Alors qu'il se faisait graduellement à l'idée qu'il allait perdre sa bataille contre le cancer cet été, Jack Layton s'est souvent excusé auprès de ses proches collaborateurs. Le NPD avait fait des pas de géant aux élections du 2 mai, notamment au Québec, et il avait l'impression de laisser tomber ses troupes au moment même où il était possible de rêver au pouvoir la prochaine fois.

Mais il leur a aussi rappelé qu'il y avait encore du boulot à abattre, qu'il ne fallait pas abandonner la cause.

Il s'est excusé plus d'une fois auprès d'Anne McGrath, sa chef de cabinet, après avoir appris de ses médecins, au beau milieu du mois de juillet, trois semaines après la fin de la session parlementaire, qu'il souffrait d'un autre cancer.

«Il gardait espoir et était toujours aussi optimiste que d'habitude. Il croyait tellement dans ce que nous faisions. Il voulait tellement que nous continuions le travail», a confié Anne McGrath à La Presse.

«Il m'a souvent dit durant l'été: "Je m'excuse pour ce qui arrive. Je sais que c'est vraiment difficile pour toi. Mais nous avons entrepris ce voyage ensemble il y a longtemps, et il faut continuer. Tu ne peux pas laisser cela t'affecter. Je te demande de continuer le travail." Il avait le regard tourné vers l'avenir même s'il savait que les choses allaient se terminer pour lui.»

Il s'est aussi excusé auprès de Karl Bélanger, son attaché de presse depuis son élection à la tête du NPD, le 23 janvier 2003, parce qu'il n'avait pu lui annoncer en personne, le 21 juillet, qu'il devait mener une autre bataille contre le cancer. Les deux hommes ont discuté de la meilleure façon d'annoncer la nouvelle aux Canadiens lors d'une conférence téléphonique à laquelle a participé Mme McGrath.

«Une voix sexy»

Il s'est excusé une autre fois auprès de M. Bélanger le 25 juillet, jour où ils se sont rencontrés dans un hôtel de Toronto pour annoncer la nouvelle aux Canadiens, parce que sa voix était rauque et moins forte que d'habitude et qu'il était amaigri.

«Il n'était pas certain qu'il était présentable pour les médias. Je lui ai dit: "Écoutez, certains diraient que vous avez une voix sexy, monsieur." Il a ri et il a dit: "D'accord, j'accepte cela." Et on a procédé à la conférence de presse», a raconté mardi M. Bélanger.

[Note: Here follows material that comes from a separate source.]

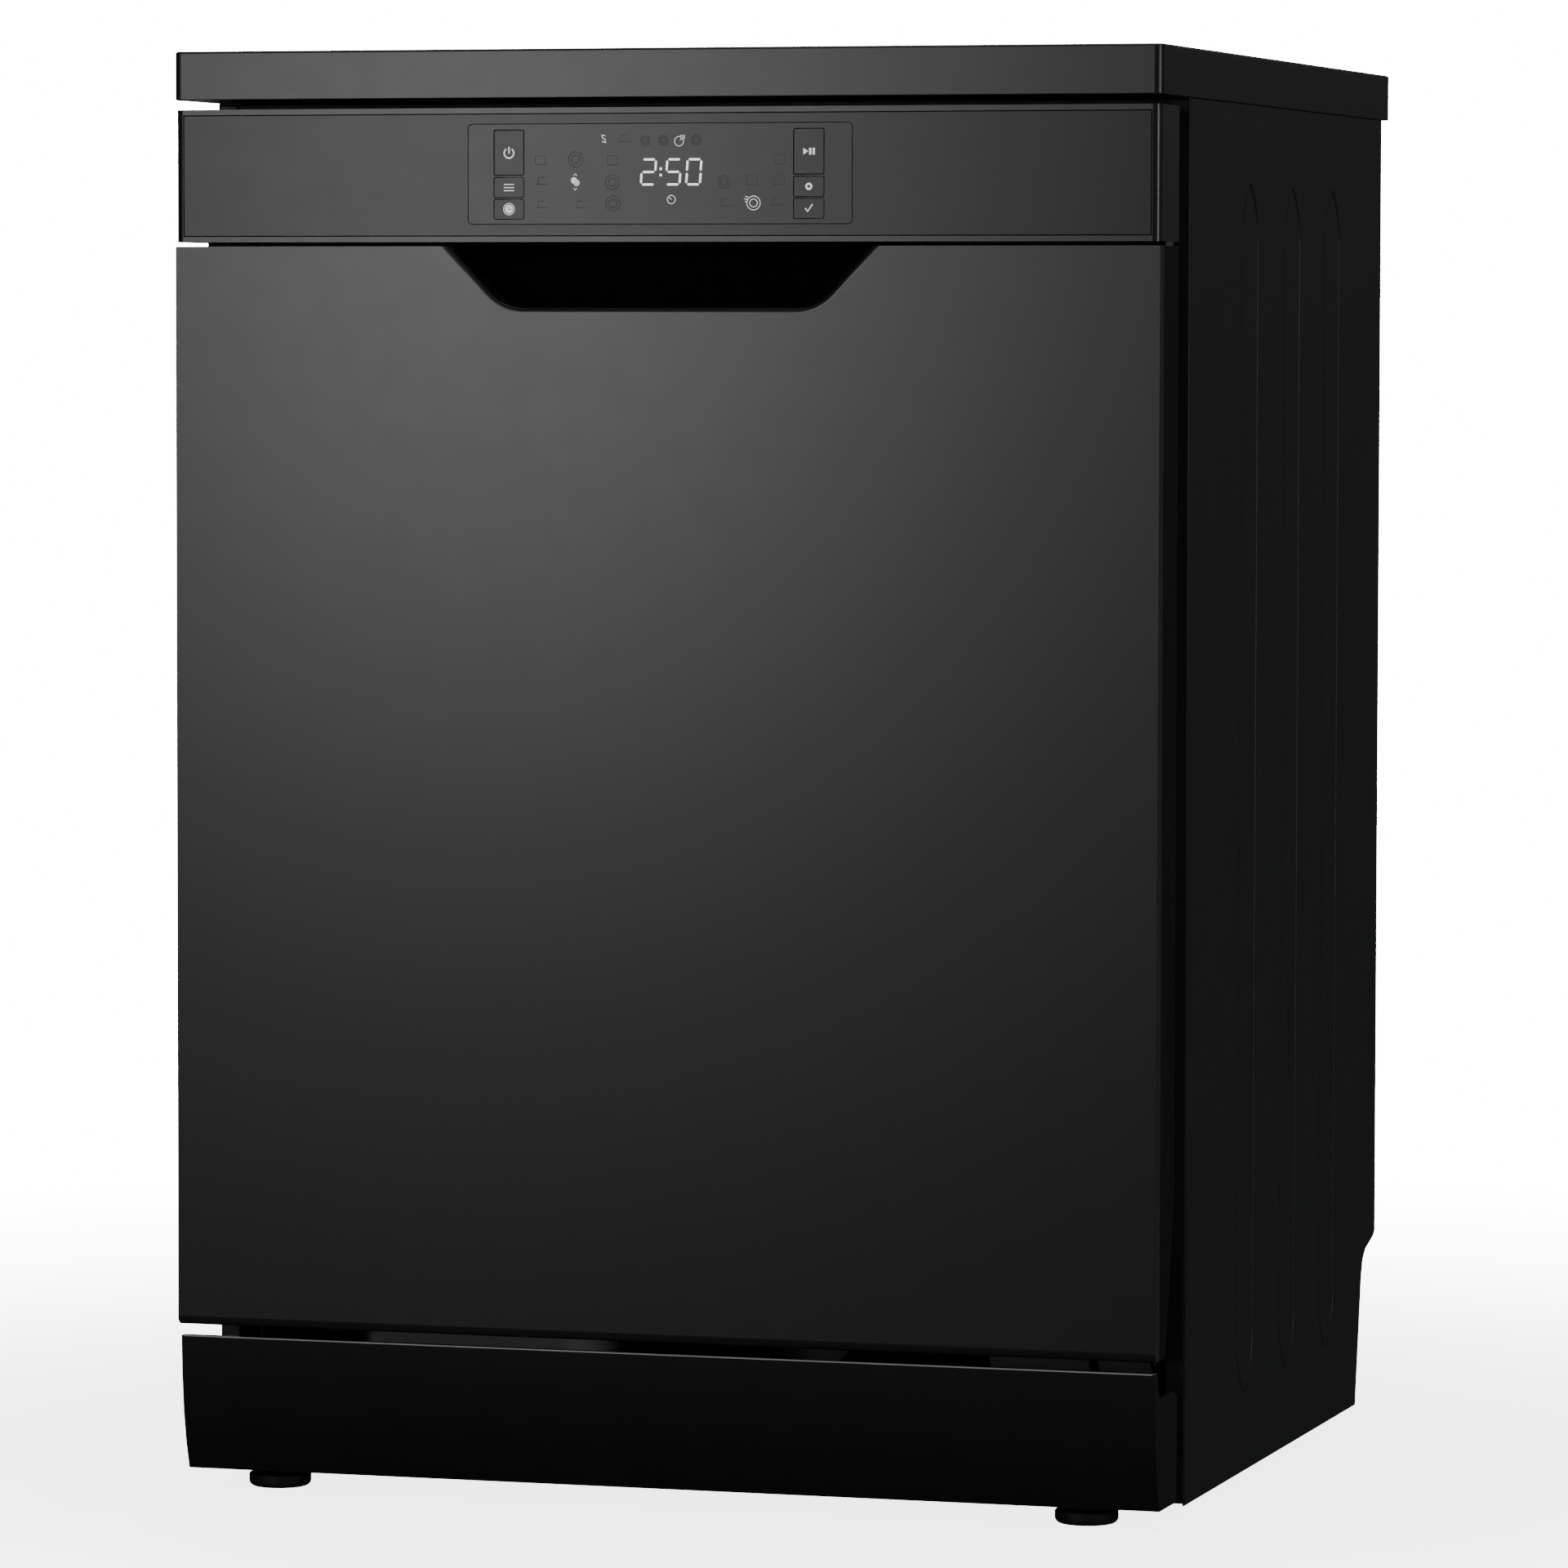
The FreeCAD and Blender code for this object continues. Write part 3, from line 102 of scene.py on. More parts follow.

Quelques minutes après son annonce, qui a semé la consternation au pays, Jack Layton a reçu un appel. C'était le premier ministre Jean Charest, qui voulait lui souhaiter la meilleure des chances. Jean Charest a bien connu le père de Jack Layton, Bob Layton, qui a été ministre dans le gouvernement conservateur de Brian Mulroney. Il était souvent le premier à appeler le chef du NPD dans les occasions importantes.

Fidèle à son habitude de ne jamais laisser le hasard déterminer le cours des choses, Jack Layton a discuté avec Mme McGrath des éventualités auxquelles on pouvait désormais s'attendre. Trois possibilités ont été évoquées en toute franchise: le retour de M. Layton aux Communes plus tard que le 19 septembre, son retrait de la vie politique si la maladie l'exigeait, et sa mort.

Si le pire se produisait, il tenait à livrer un dernier message aux Canadiens. «Il était très clair durant tout l'été qu'il voulait dire quelques mots aux Canadiens, qu'il ne voulait pas disparaître sans dire un mot», a dit Mme McGrath.

La lettre a été rédigée samedi après-midi au domicile de M. Layton, à Toronto, après quatre heures de discussions avec sa femme, Olivia Chow, également députée aux Communes, ainsi que Mme McGrath et Brian Topp, président du NPD.

«Avec beaucoup d'amour, Jack»

Jack Layton est mort entouré de ses proches lundi matin à 4h45. Le destin a voulu que Karl Bélanger, qui devait fêter ce jour-là son deuxième anniversaire de mariage, n'ait pu dire adieu de vive voix à son patron.

Il a reçu un dernier courriel de lui la semaine dernière: «Nous avons accompli beaucoup de choses ensemble, mon cher ami. Encore tellement à faire. Et ne les laisse jamais te dire que ça ne peut pas être fait. Avec beaucoup d'amour, Jack.»

«Jack Layton était le même homme devant et derrière les caméras. Il était le même dans les corridors du parlement ou dans la rue. C'est ce qui a fait de lui un politicien si attachant. Il était près des gens, et les gens le lui rendaient bien», a dit M. Bélanger.